> JOB
Would you extract the whole listing below and retype it exactly?
** begin **
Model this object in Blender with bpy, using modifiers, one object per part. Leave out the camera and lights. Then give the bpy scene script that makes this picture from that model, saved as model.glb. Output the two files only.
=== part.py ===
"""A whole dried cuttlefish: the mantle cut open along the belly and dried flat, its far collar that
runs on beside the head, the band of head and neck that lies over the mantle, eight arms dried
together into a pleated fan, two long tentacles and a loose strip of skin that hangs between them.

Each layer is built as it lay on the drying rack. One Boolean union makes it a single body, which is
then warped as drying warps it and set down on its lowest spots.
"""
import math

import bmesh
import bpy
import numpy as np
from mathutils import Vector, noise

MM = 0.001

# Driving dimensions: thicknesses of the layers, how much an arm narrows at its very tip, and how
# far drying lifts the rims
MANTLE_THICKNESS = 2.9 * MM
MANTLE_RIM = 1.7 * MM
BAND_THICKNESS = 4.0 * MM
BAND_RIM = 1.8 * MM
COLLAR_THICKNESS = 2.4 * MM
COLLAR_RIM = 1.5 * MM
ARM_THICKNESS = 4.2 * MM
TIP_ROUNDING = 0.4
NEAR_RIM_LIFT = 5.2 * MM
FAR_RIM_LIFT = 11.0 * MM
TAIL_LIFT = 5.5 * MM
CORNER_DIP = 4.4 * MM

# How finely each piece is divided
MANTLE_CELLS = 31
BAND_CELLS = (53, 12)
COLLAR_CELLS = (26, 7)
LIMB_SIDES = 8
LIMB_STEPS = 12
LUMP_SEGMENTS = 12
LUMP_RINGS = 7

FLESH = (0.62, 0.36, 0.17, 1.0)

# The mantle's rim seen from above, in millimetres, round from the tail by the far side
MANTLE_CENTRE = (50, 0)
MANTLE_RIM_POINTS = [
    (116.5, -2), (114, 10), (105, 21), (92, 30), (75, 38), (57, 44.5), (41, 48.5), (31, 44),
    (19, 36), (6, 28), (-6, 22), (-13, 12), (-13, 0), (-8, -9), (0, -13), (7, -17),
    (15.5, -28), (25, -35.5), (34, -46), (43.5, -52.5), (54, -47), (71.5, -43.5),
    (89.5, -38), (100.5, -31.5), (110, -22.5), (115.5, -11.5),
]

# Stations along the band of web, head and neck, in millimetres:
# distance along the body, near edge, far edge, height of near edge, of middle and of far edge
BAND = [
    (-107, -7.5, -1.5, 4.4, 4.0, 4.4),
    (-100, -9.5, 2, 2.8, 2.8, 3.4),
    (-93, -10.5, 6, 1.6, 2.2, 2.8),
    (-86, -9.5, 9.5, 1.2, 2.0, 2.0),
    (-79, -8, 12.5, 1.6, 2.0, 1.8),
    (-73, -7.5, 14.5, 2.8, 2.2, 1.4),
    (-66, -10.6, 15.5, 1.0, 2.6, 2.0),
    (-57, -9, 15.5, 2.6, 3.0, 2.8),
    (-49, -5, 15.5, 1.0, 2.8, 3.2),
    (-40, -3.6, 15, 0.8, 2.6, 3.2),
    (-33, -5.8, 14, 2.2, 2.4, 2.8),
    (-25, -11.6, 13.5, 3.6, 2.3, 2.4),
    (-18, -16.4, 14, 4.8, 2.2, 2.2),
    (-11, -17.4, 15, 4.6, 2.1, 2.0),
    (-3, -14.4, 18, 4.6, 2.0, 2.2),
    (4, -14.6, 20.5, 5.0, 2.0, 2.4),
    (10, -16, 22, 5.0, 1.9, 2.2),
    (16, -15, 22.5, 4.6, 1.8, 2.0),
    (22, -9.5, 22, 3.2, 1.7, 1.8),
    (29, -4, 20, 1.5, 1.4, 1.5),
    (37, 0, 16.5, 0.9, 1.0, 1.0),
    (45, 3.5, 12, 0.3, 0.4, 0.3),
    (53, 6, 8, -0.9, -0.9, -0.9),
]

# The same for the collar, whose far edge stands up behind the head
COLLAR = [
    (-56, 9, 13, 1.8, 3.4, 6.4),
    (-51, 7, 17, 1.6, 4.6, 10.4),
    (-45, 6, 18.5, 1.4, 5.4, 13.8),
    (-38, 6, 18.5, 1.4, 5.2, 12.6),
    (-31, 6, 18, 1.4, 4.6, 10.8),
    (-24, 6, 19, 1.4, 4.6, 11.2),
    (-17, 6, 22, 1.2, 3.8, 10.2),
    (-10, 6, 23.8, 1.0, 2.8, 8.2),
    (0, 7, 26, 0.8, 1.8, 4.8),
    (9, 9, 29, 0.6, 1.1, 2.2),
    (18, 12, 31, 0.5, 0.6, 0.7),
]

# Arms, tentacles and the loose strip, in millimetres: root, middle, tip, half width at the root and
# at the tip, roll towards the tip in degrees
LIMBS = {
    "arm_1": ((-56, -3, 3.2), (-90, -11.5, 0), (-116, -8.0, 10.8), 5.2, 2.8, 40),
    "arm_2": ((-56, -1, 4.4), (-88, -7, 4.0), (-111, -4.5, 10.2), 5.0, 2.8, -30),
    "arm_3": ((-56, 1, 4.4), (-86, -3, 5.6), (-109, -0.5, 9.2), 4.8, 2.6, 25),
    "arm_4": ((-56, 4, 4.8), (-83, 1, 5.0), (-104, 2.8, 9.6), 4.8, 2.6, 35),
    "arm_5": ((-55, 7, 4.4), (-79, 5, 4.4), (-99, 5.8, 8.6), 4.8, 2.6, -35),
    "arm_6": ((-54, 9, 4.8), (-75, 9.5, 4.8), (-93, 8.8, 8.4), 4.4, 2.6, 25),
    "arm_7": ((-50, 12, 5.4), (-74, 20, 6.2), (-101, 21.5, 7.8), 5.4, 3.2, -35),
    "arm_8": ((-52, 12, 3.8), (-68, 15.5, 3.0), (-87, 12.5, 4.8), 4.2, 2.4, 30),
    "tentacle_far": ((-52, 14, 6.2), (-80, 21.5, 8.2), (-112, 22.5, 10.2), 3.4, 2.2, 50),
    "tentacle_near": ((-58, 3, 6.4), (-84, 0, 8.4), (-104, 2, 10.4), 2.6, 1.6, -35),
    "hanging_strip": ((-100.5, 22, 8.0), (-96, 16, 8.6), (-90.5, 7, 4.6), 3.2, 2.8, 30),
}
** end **
> ANSWER TO THIS TASK
Model this object in Blender with bpy, using modifiers, one object per part. Leave out the camera and lights. Then give the bpy scene script that makes this picture from that model, saved as model.glb. Output the two files only.
=== part.py ===
"""A whole dried cuttlefish: the mantle cut open along the belly and dried flat, its far collar that
runs on beside the head, the band of head and neck that lies over the mantle, eight arms dried
together into a pleated fan, two long tentacles and a loose strip of skin that hangs between them.

Each layer is built as it lay on the drying rack. One Boolean union makes it a single body, which is
then warped as drying warps it and set down on its lowest spots.
"""
import math

import bmesh
import bpy
import numpy as np
from mathutils import Vector, noise

MM = 0.001

# Driving dimensions: thicknesses of the layers, how much an arm narrows at its very tip, and how
# far drying lifts the rims
MANTLE_THICKNESS = 2.9 * MM
MANTLE_RIM = 1.7 * MM
BAND_THICKNESS = 4.0 * MM
BAND_RIM = 1.8 * MM
COLLAR_THICKNESS = 2.4 * MM
COLLAR_RIM = 1.5 * MM
ARM_THICKNESS = 4.2 * MM
TIP_ROUNDING = 0.4
NEAR_RIM_LIFT = 5.2 * MM
FAR_RIM_LIFT = 11.0 * MM
TAIL_LIFT = 5.5 * MM
CORNER_DIP = 4.4 * MM

# How finely each piece is divided
MANTLE_CELLS = 31
BAND_CELLS = (53, 12)
COLLAR_CELLS = (26, 7)
LIMB_SIDES = 8
LIMB_STEPS = 12
LUMP_SEGMENTS = 12
LUMP_RINGS = 7

FLESH = (0.62, 0.36, 0.17, 1.0)

# The mantle's rim seen from above, in millimetres, round from the tail by the far side
MANTLE_CENTRE = (50, 0)
MANTLE_RIM_POINTS = [
    (116.5, -2), (114, 10), (105, 21), (92, 30), (75, 38), (57, 44.5), (41, 48.5), (31, 44),
    (19, 36), (6, 28), (-6, 22), (-13, 12), (-13, 0), (-8, -9), (0, -13), (7, -17),
    (15.5, -28), (25, -35.5), (34, -46), (43.5, -52.5), (54, -47), (71.5, -43.5),
    (89.5, -38), (100.5, -31.5), (110, -22.5), (115.5, -11.5),
]

# Stations along the band of web, head and neck, in millimetres:
# distance along the body, near edge, far edge, height of near edge, of middle and of far edge
BAND = [
    (-107, -7.5, -1.5, 4.4, 4.0, 4.4),
    (-100, -9.5, 2, 2.8, 2.8, 3.4),
    (-93, -10.5, 6, 1.6, 2.2, 2.8),
    (-86, -9.5, 9.5, 1.2, 2.0, 2.0),
    (-79, -8, 12.5, 1.6, 2.0, 1.8),
    (-73, -7.5, 14.5, 2.8, 2.2, 1.4),
    (-66, -10.6, 15.5, 1.0, 2.6, 2.0),
    (-57, -9, 15.5, 2.6, 3.0, 2.8),
    (-49, -5, 15.5, 1.0, 2.8, 3.2),
    (-40, -3.6, 15, 0.8, 2.6, 3.2),
    (-33, -5.8, 14, 2.2, 2.4, 2.8),
    (-25, -11.6, 13.5, 3.6, 2.3, 2.4),
    (-18, -16.4, 14, 4.8, 2.2, 2.2),
    (-11, -17.4, 15, 4.6, 2.1, 2.0),
    (-3, -14.4, 18, 4.6, 2.0, 2.2),
    (4, -14.6, 20.5, 5.0, 2.0, 2.4),
    (10, -16, 22, 5.0, 1.9, 2.2),
    (16, -15, 22.5, 4.6, 1.8, 2.0),
    (22, -9.5, 22, 3.2, 1.7, 1.8),
    (29, -4, 20, 1.5, 1.4, 1.5),
    (37, 0, 16.5, 0.9, 1.0, 1.0),
    (45, 3.5, 12, 0.3, 0.4, 0.3),
    (53, 6, 8, -0.9, -0.9, -0.9),
]

# The same for the collar, whose far edge stands up behind the head
COLLAR = [
    (-56, 9, 13, 1.8, 3.4, 6.4),
    (-51, 7, 17, 1.6, 4.6, 10.4),
    (-45, 6, 18.5, 1.4, 5.4, 13.8),
    (-38, 6, 18.5, 1.4, 5.2, 12.6),
    (-31, 6, 18, 1.4, 4.6, 10.8),
    (-24, 6, 19, 1.4, 4.6, 11.2),
    (-17, 6, 22, 1.2, 3.8, 10.2),
    (-10, 6, 23.8, 1.0, 2.8, 8.2),
    (0, 7, 26, 0.8, 1.8, 4.8),
    (9, 9, 29, 0.6, 1.1, 2.2),
    (18, 12, 31, 0.5, 0.6, 0.7),
]

# Arms, tentacles and the loose strip, in millimetres: root, middle, tip, half width at the root and
# at the tip, roll towards the tip in degrees
LIMBS = {
    "arm_1": ((-56, -3, 3.2), (-90, -11.5, 0), (-116, -8.0, 10.8), 5.2, 2.8, 40),
    "arm_2": ((-56, -1, 4.4), (-88, -7, 4.0), (-111, -4.5, 10.2), 5.0, 2.8, -30),
    "arm_3": ((-56, 1, 4.4), (-86, -3, 5.6), (-109, -0.5, 9.2), 4.8, 2.6, 25),
    "arm_4": ((-56, 4, 4.8), (-83, 1, 5.0), (-104, 2.8, 9.6), 4.8, 2.6, 35),
    "arm_5": ((-55, 7, 4.4), (-79, 5, 4.4), (-99, 5.8, 8.6), 4.8, 2.6, -35),
    "arm_6": ((-54, 9, 4.8), (-75, 9.5, 4.8), (-93, 8.8, 8.4), 4.4, 2.6, 25),
    "arm_7": ((-50, 12, 5.4), (-74, 20, 6.2), (-101, 21.5, 7.8), 5.4, 3.2, -35),
    "arm_8": ((-52, 12, 3.8), (-68, 15.5, 3.0), (-87, 12.5, 4.8), 4.2, 2.4, 30),
    "tentacle_far": ((-52, 14, 6.2), (-80, 21.5, 8.2), (-112, 22.5, 10.2), 3.4, 2.2, 50),
    "tentacle_near": ((-58, 3, 6.4), (-84, 0, 8.4), (-104, 2, 10.4), 2.6, 1.6, -35),
    "hanging_strip": ((-100.5, 22, 8.0), (-96, 16, 8.6), (-90.5, 7, 4.6), 3.2, 2.8, 30),
}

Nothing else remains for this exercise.